51. George, she says it’s the truth that matters. We live and die for the chance to maybe tell a little bit of the truth, maybe shame the Devil just a little bit before we go.
52. Ye know full well that the meaning of life is to find your gift. To find your gift is happiness. Never tae find it is misery.
53. The problem for us is not are our desires satisfied or not. The problem is how do we know what we desire.
54. Human resources are like natural resources; they’re often buried deep. You have to go looking for them, they’re not just lying around on the surface. You have to create the circumstances where they show themselves.
55. We think we can make honey without sharing in the fate of bees, but we are in truth nothing but poor bees, destined to accomplish our task and then die.
56. Everyone now knows how to find the meaning of life within himself.
57. The end is not the reward; the path you take, the emotions that course through you as you grasp life – that is the reward.
58. The artist lives to have stories to tell and to learn to tell them well.
59. Philosophers can debate the meaning of life, but you need a Lord who can declare the meaning of life.

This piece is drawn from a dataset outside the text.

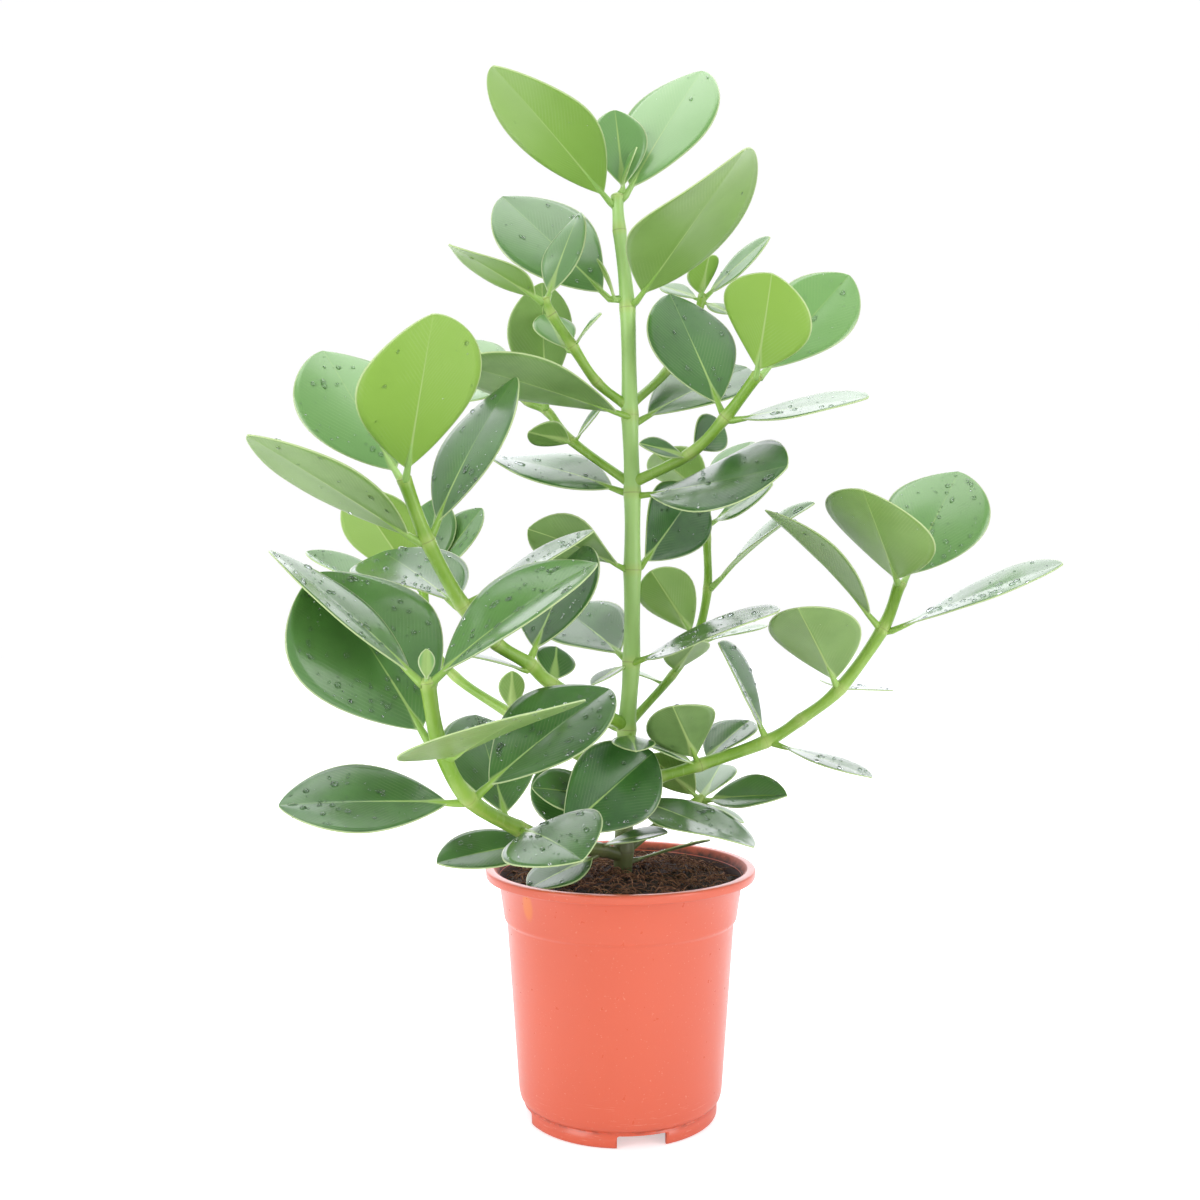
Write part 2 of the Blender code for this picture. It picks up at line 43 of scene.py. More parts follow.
# Leaf, in millimetres: the outline is that of the solids, the rest is finer
STALK_PART = 0.09
CROWN_SKEW = 1.28
CROWN_POWER = 0.66
FOOT_HALF_WIDTH = 1.1
TIP_HALF_WIDTH = 0.9
BLADE_MIDDLE = 1.0
BLADE_EDGE = 0.7
LEAF_STEPS = 34
LEAF_SPOKES = 18
MIDRIB_RIDGE = 1.3
MIDRIB_WIDTH = 1.3
VEIN_SPACING = 3.4
EDGE_RIPPLE = 0.7
SMALL_LEAF = 68.0
SMALL_STEPS = 20
SMALL_SPOKES = 12
FOLD_EASE = 0.35
SPOKE_CROWDING = 1.35
FIRST_STEP = 0.06
RIPPLE_LENGTH = 90
RIB_LENGTH = 80
RIB_ABOVE = 0.15
RIB_BELOW = 0.5
STALK_RADIUS = 2.6
STALK_END_RADIUS = 0.5
STALK_END = 0.3
STALK_SIDES = 12
STALK_SHARES = (0.11, 0.16, 0.22, STALK_END)
STALK_SWELLS = (1.15, 0.95, 0.72, 0.55)
STALK_FLATNESS = 0.85
STALK_DROP = 0.3
FAR_FROM_EDGE = 9.0
FAR_FROM_RING = 99.0

# Stems
ROUTE_STEPS = 9
STEM_SIDES = 20
INTERNODE_WAIST = 0.12
JOINT_SWELL = 0.05
JOINT_REACH = 3.0
TIP_ROUND = 0.5

# Millimetres and degrees. A route row: x, y, z and radius at each joint of the stem
# A leaf row: foot x, y, z, length, width, heading, rise, roll, bend in hundredths of length, fold, twist
SHOOTS = {
    "main_stem": {
        "route": [
            (1, 0, 134, 6.5), (2, 0, 163, 6.6), (3, 0, 203, 6.3), (4, 0, 240, 6.2), (7, 0, 283, 5.8),
            (7.5, 0, 341, 5.8), (7.5, 0, 390, 5.6), (6, 0, 439, 5.6), (4.5, 0, 507, 5.2), (-0.5, 0, 556, 4.4),
            (-2, 0, 578, 4.2),
        ],
        "leaves": [
            (-5, 0, 572, 122, 66, 232, 28, 0, 5, 5, -32),
            (2, 0, 576, 114, 63, 30, 59, 36, 5, 5, -20),
            (2, 1, 580, 56, 38, 145, 84, -44, 7, 14, 0),
            (0, -1, 580, 30, 16, 350, 72, 30, 5, 20, 0),
            (9, -2, 509, 140, 84, 296, 24, 13, 0, 4, 46),
            (-5, 0, 511, 111, 66, 157, 45, -50, 3, 5, 25),
            (-3, -4, 511, 28, 8, 195, 66, 0, 3, 20, 0),
            (7, -3, 437, 122, 58, 207, 15, 13, 6, 5, 16),
            (11, 1, 435, 105, 58, 34, 30, 28, 10, 8, 0),
            (3, 1, 390, 104, 60, 157, 22, -24, 12, 5, 40),
            (11, 0, 388, 114, 74, 319, 3, 34, -5, 5, 26),
            (4, -2, 341, 67, 46, 186, 29, 30, 14, 8, 60),
            (12, 0, 342, 88, 52, 50, 40, 66, 7, 18, -20),
            (8, -3, 282, 115, 62, 316, 20, 23, 6, 5, -14),
            (3, 0, 285, 95, 55, 119, 22, -24, 6, 9, -8),
            (5, 0, 281, 36, 16, 228, -15, 0, 6, 16, 0),
            (6, -3, 237, 40, 27, 274, -5, -3, 6, 6, 4),
            (1, 2, 239, 56, 34, 150, 15, 0, 5, 10, 0),
            (5, -1, 197, 97, 53, 318, -8, 7, 6, 5, -36),
            (0, -2, 195, 62, 37, 209, 14, -40, 6, 8, -5),
            (5, 1, 156, 57, 24, 18, 12, -16, 3, 8, 0),
        ],
    },
    "shoot_low_front_left": {
        "route": [
            (1, 0, 160, 4.6), (-14, -16, 167, 4.6), (-38, -43, 177, 4.8), (-60, -71, 190, 4.8),
            (-85, -112, 214, 4.8), (-97, -139, 246, 4.6), (-102, -150, 280, 4.4),
        ],
        "leaves": [
            (-104, -151, 278, 111, 50, 167, 44, -4, 9, 10, 14),
            (-101, -151, 278, 109, 66, 12, 44, 24, 17, 22, -5),
            (-102, -153, 280, 17, 9, 95, 82, 0, 3, 10, 0),
            (-102, -136, 245, 113, 90, 172, 59, -50, 14, 4, 38),
            (-91, -142, 239, 106, 98, 296, 19, 13, 3, 3, -5),
            (-87, -112, 211, 98, 58, 197, 5, -32, 7, 10, 15),
            (-80, -110, 215, 103, 68, 31, 37, 25, 10, 16, -15),
            (-66, -76, 193, 91, 60, 110, 42, 8, 6, 5, 5),
            (-40, -46, 178, 77, 38, 214, 0, -25, 7, 14, 5),
            (-58, -73, 189, 82, 60, 292, 7, 24, 16, 13, 0),
            (-40, -45, 178, 85, 58, 26, 37, 58, 8, 12, 0),
            (-14, -17, 169, 45, 26, 345, 18, 10, 8, 12, 0),
            (-14, -18, 164, 54, 36, 219, -12, -9, 5, 5, 10),
            (-16, -16, 170, 60, 36, 153, 47, -45, 6, 12, 0),
        ],
    },
    "shoot_left": {
        "route": [
            (3.6, 0, 242, 4.2), (-42, -44, 272, 4.2), (-54, -57, 284, 4.4), (-73, -70, 297, 4.2),
            (-91, -82, 319, 4.6), (-109, -97, 355, 4.4), (-121, -105, 389, 4.2),
        ],
        "leaves": [
            (-120, -106, 387, 109, 72, 288, 45, 18, 2, 3, 14),
            (-122, -104, 387, 101, 67, 147, 53, -40, 3, 3, 40),
            (-112, -97, 353, 117, 60, 222, 28, 5, 3, 4, -10),
            (-107, -96, 357, 110, 60, 36, 67, 9, 14, 5, -25),
            (-94, -81, 318, 89, 74, 131, 26, -5, 7, 4, -30),
            (-90, -81, 319, 86, 44, 347, 31, 22, 4, 6, -6),
            (-54, -56, 287, 88, 64, 58, 54, -8, 6, 4, -40),
            (-55, -58, 280, 42, 22, 220, 17, -13, 6, 10, 5),
            (-41, -42, 272, 33, 26, 86, 42, 24, 6, 4, 0),
        ],
    },
    "shoot_left_back": {
        "route": [
            (3, 0, 207, 3.8), (-34, 13, 226, 3.6), (-72, 25, 248, 3.8), (-109, 40, 271, 3.4),
            (-127, 50, 295, 3.6), (-133, 55, 333, 3.4),
        ],
        "leaves": [
            (-135, 54, 330, 92, 48, 239, 44, 34, 6, 15, -8),
            (-131, 55, 331, 66, 42, 10, 57, 34, 6, 15, 0),
            (-128, 50, 295, 109, 53, 165, 38, -2, 8, 28, -35),
            (-132, 57, 331, 64, 38, 65, 77, 8, 6, 11, 0),
            (-70, 23, 248, 30, 18, 270, 73, 12, 6, 16, 0),
        ],
    },
    "shoot_right": {
        "route": [
            (3, 0, 204, 4.2), (25, 0, 210, 4.2), (51, 5, 217, 4.4), (93, 10, 231, 4.4), (116, 12, 245, 4.0),
            (142, 15, 265, 4.4), (170, 18, 303, 4.4), (182, 20, 333, 4.2),
        ],
        "leaves": [
            (181, 19, 331, 100, 76, 243, 35, -22, 2, 4, 5),
            (184, 21, 332, 98, 68, 36, 54, 37, 5, 4, -35),
            (167, 17, 305, 113, 56, 209, 45, -14, 10, 19, 5),
            (174, 18, 301, 119, 60, 321, 24, 21, 6, 6, 5),
            (140, 14, 266, 90, 60, 241, 38, 7, 6, 20, 5),
            (143, 17, 264, 72, 50, 66, 0, 7, 4, 5, 0),
            (93, 10, 234, 80, 44, 236, 52, -68, 8, 16, 9),
            (98, 9, 230, 71, 40, 321, -10, -3, 5, 3, 0),
            (53, 6, 218, 50, 40, 41, 32, 3, 6, 17, 7),
            (49, 4, 219, 62, 46, 246, 42, 28, 6, 16, -25),
            (48, 3, 217, 40, 20, 209, 26, -30, 7, 21, 7),
        ],
    },
    "shoot_right_back": {
        "route": [
            (6, 0, 244, 3.0), (34, 28, 272, 3.0), (51, 42, 296, 3.2), (60, 57, 329, 3.2),
            (60.5, 67, 364, 3.0), (61.5, 74, 393, 2.8),
        ],
        "leaves": [
            (62, 73, 391, 64, 41, 226, 29, 26, 7, 26, 8),
            (64, 75, 391, 63, 38, 45, 48, 4, 6, 17, 0),
            (63, 65, 374, 62, 38, 306, 24, 51, 6, 14, 13),
            (50, 42, 297, 67, 41, 231, 43, 36, 6, 27, 20),
            (62.5, 56, 330, 90, 42, 330, 45, 23, 14, 18, 16),
            (36, 30, 274, 40, 33, 291, 36, 7, 6, 9, 4),
            (52, 43, 293, 53, 22, 19, 16, 3, 6, 4, 10),
            (30, 26, 267, 36, 20, 165, 20, 0, 6, 10, 0),
        ],
    },
    "shoot_upper_right": {
        "route": [
            (7.4, 0, 396, 3.8), (43, -15, 413, 3.8), (64, -25, 434, 4.0), (83, -33, 459, 3.8),
        ],
        "leaves": [
            (82, -34, 457, 77, 57, 273, 40, -36, 4, 3, 18),
            (84, -32, 457, 92, 52, 15, 49, 62, 6, 8, 0),
            (63, -23, 436, 92, 61, 139, 64, -27, 4, 3, 25),
            (67, -25, 432, 92, 50, 322, 5, 25, 3, 3, -8),
            (44, -14, 415, 32, 27, 33, 38, 80, 6, 15, 0),
            (42, -15, 410, 34, 18, 204, 15, -50, 6, 20, 0),
        ],
    },
    "shoot_upper_right_back": {
        "route": [(6, 0, 445, 3.2), (30, 25, 471, 3.2), (49, 41, 503, 3.2), (56, 46, 526, 3.2)],
        "leaves": [
            (55, 45, 524, 40, 26, 271, 30, 28, 6, 23, 0),
            (57, 46, 524, 60, 28, 318, 34, 58, 6, 3, -8),
            (54, 46, 523, 30, 24, 165, 25, -30, 6, 10, 0),
            (57, 45, 521, 22, 16, 320, -25, 25, 6, 10, 0),
        ],
    },
    "shoot_upper_left": {
        "route": [
            (4, 0, 445, 3.4), (-15, -8, 459, 3.4), (-30, -16, 480, 3.6), (-42.5, -22, 498, 3.2),
            (-47, -24, 507, 3.2),
        ],
        "leaves": [
            (-48, -24, 505, 80, 37, 230, 17, -3, 6, 4, -40),
            (-46, -24, 505, 66, 33, 38, 69, 16, 5, 3, -50),
            (-29, -16, 480, 32, 14, 303, 29, 52, 6, 16, 0),
            (-32, -16, 476, 36, 29, 135, 52, -20, 6, 5, 7),
        ],
    },
    "shoot_upper_left_back": {
        "route": [
            (6, 0, 396, 3.2), (-31, 18, 425, 3.2), (-47, 26, 445, 3.2), (-61, 32, 453, 3.0),
            (-79, 40, 470, 3.0),
        ],
        "leaves": [
            (-30, 17, 423, 34, 26, 212, 12, 33, 6, 16, -7),
            (-29, 17, 425, 32, 14, 312, 40, 58, 6, 16, 0),
            (-48, 25, 446, 81, 48, 260, 74, 37, 6, 20, -25),
            (-79, 41, 468, 56, 36, 125, 42, -10, 6, 10, 0),
            (-80, 39, 467, 50, 30, 240, -20, -15, 6, 8, 0),
        ],
    },
    "shoot_low_right": {
        "route": [(1, 0, 161, 3.4), (26, 13, 178, 3.2), (54, 25, 193, 3.0)],
        "leaves": [
            (52, 25, 192, 46, 34, 194, 43, 45, 6, 12, -10),
            (54, 26, 191, 48, 34, 69, 25, -6, 6, 13, 0),
            (55, 24, 191, 63, 32, 317, 12, 46, 9, 33, -12),
            (54, 24, 190, 30, 18, 340, -20, 0, 6, 10, 0),
        ],
    },
}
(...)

60. We modern human beings are looking at life, trying to make some sense of it; observing a ‘reality’ that often seems to be unfolding in a foreign tongue–only we’ve all been issued the wrong librettos. For a text, we’re given the Bible. Or the Talmud or the Koran. We’re given Time magazine, and Reader’s Digest, daily papers, and the six o’clock news; we’re given schoolbooks, sitcoms, and revisionist histories; we’re given psychological counseling, cults, workshops, advertisements, sales pitches, and authoritative pronouncements by pundits, sold-out scientists, political activists, and heads of state. Unfortunately, none of these translations bears more than a faint resemblance to what is transpiring in the true theater of existence, and most of them are dangerously misleading. We’re attempting to comprehend the spiraling intricacies of a magnificently complex tragicomedy with librettos that describe the barrom melodramas or kindergarten skits. And when’s the last time you heard anybody bitch about it to the management?